We are all victims.
While that statement may sound a little melodramatic, it's not a far cry from "We Are All Witnesses."
The only thing NBA enthusiasts and sports fans in general witnessed this weekend after Game 6 of the Orlando Magic-Cleveland Cavaliers series was a self-centered act from the league's biggest star: LeBron James.
In case you casually follow basketball or steer clear from any sporting news network, here's a quick recap of Saturday night's events:
Immediately following the game, in which Cleveland was eliminated from the playoffs, the Cavs' leader and biggest star left the court without as much as a head nod to his opponents or teammates.
James then showered, dressed, and left Orlando's Amway Arena in silence, choosing not to talk to the media.
We've all seen athletes snub the media after a particularly hard loss, but it was James' conduct while leaving the floor that is rarely seen in professional or amateur sports.
Heralded as the next Michael Jordan and given titles such as "King James," he is the face of the NBA today and even USA Basketball, as was evident in Beijing at the Olympics this past summer.
His likeness adorns billboards, skyscrapers, magazine covers, and most importantly, posters on the walls of kids across the nation.

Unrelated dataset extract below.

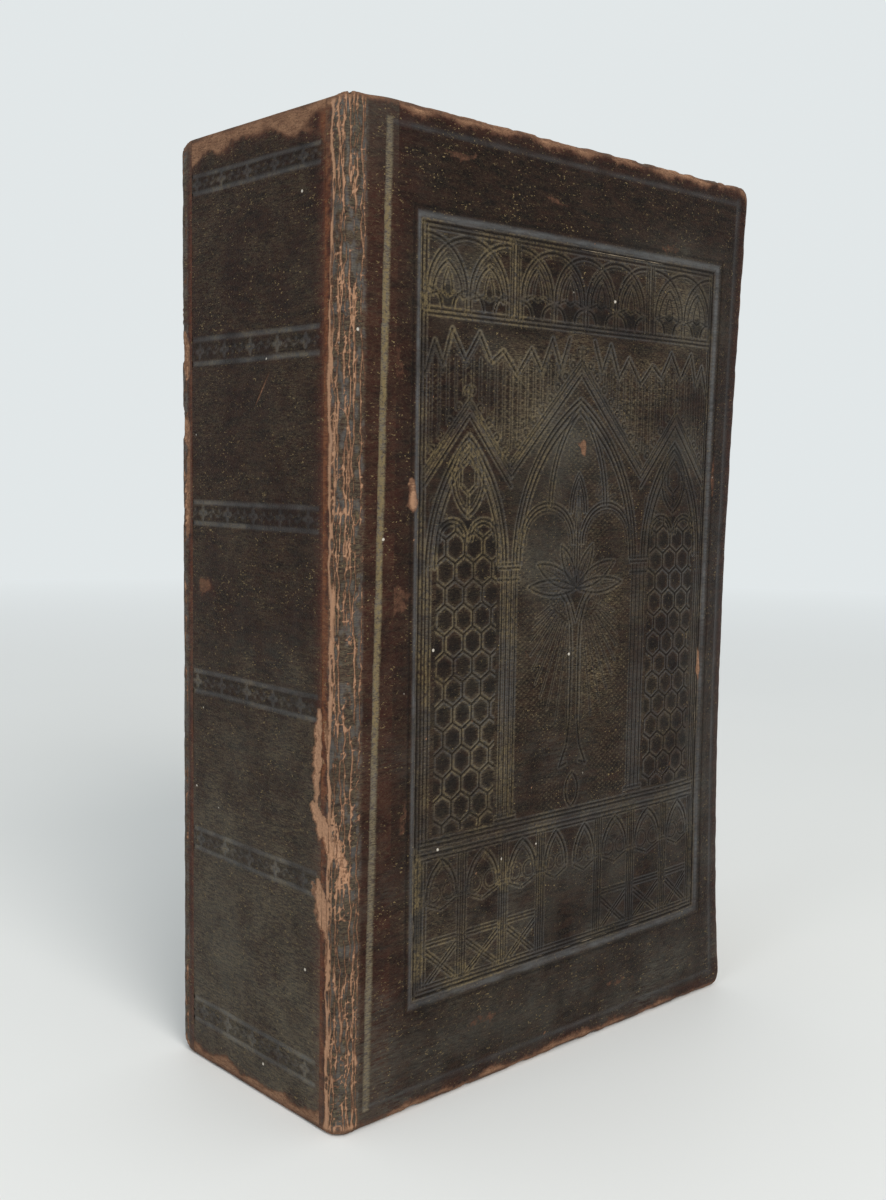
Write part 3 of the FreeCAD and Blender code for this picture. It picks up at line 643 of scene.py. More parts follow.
def leatherMaterial():
    # place is where a point lies on the flattened skin, in millimetres
    c = leather
    material, tree, shader = newTree("aged_leather")
    place = named(tree, "place", "Vector")
    wear, gilt, burnishAndSheen, groove, red, suede, dustAndSheen, ochre = (
        named(tree, layer) for layer in ("wear", "gilt", "burnishAndSheen", "groove", "red", "suede", "dustAndSheen", "ochre"))
    blotch = noise(tree, place, 20.0, 4.0, 0.6)
    mottle = noise(tree, scaled(tree, place, 0.42, 1.0, 1.5), 2.6, 6.0, 0.72)
    fine = noise(tree, place, 0.55, 4.0, 0.7)
    streak = noise(tree, scaled(tree, place, 0.35, 1.0, 2.2), 1.1, 4.0, 0.65)
    crackle = noise(tree, scaled(tree, place, 0.8, 1.0, 1.3), 1.4, 5.0, 0.72)
    wrinkles = spread(tree, calc(tree, "ABSOLUTE", calc(tree, "SUBTRACT", crackle, 0.5)), 0.026, 0.0)
    grit = noise(tree, scaled(tree, place, 0.3, 1.0, 1.6), 0.42, 3.0, 0.7)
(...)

With this type of mass-marketing that James has embraced and encouraged, every move he makes during and after games is watched and scrutinized by millions worldwide.
As a result, when he left the court after Saturday's loss and exhibited some of the worst sportsmanship the league has seen this year, the debate was on.
Many sports journalists, commentators, and radio show hosts were eager to support James, calling him a "winner," a "competitor," or just plain frustrated with his teammates and the outcome of the series.
They made excuses for his behavior, saying he had to support the entire team, the city, and the league all year and he's just tired—too tired to shake an opponent's hand.
Many even compare James' actions to Jordan's highly competitive nature and mention that His Airness was also a sore-loser.
Whatever the sports media or James supporters contend, the fact remains that King James was a poor sport who later defended his actions and expressed frustration with the loss.
What he did after the Cavs' defeat cannot be excused by inexperience, age, frustration or fatigue. It can only be explained using one word: sportsmanship, or lack thereof.
Sportsmanship is ingrained in the core of every little leaguer, intramural athlete, Pop-Warner youngster, and amateur competitor who picks up a bat, glove, helmet, or ball and participates with others in sports.
Anyone who has ever played a game has been introduced to the principles of sportsmanship and one's obligation to his opponent, win or lose.
In fact, many of us have probably exhibited poor sportsmanship at one time or another and were instantly corrected by a coach or teammate, forced to either apologize or take some responsibility for our actions.
We expect our kids to learn these unwritten rules and apply them following every game or match.
How can we then expect our kids to learn the importance of being a good sport when they are constantly reminded that athletes at the highest level break those rules because, well kid, "he's a winner."
Unfortunately, James is the MVP of the league, and his representation of the NBA as a whole is spot on. As many already recognize, the game is full of selfish, immature, overpaid "men" under the age of 25 who are only out to "get theirs."
Sadly, this is nothing new to the NBA. One might recall the Detroit Pistons led by Isiah Thomas refusing to shake hands with Michael Jordan and the Chicago Bulls after being swept out of the 1991 NBA Playoffs.
No one excused Thomas's behavior then, and the same goes for James today.
You don't get respect for being tough and ignoring your sporting obligation. You earn it by fighting hard every minute of the game until the final horn sounds, then realize you PLAY for a living, walk over, and congratulating the victor for being better that day.
To the delight of NBA commissioner David Stern, James has been nothing but the poster-child for Stern's new league image, where players dress to impress, avoid technical fouls, and are model citizens in general.
With one non-violent act, James threw away that image and earned an unwanted reputation.
All season long, James was praised by every coach and player in the league for his incredible level of play, his devotion to his teammates, and willingness to share the spotlight.
He not only scores a high percentage of his team's points, but distributes the ball and facilitates opportunities for everyone else.
For much of the season, and throughout the playoffs, Cleveland was the model of team chemistry, evident in pre-game rituals and in-game fluidity that resulted in 66 wins and playoff domination through the first two rounds.
But with one act, James brought all of that positive energy to a halt, choosing to put himself before the team, the city, and the game.
James has a lot to learn before he can teach our latest generation of aspiring basketball stars how to win and lose like a man.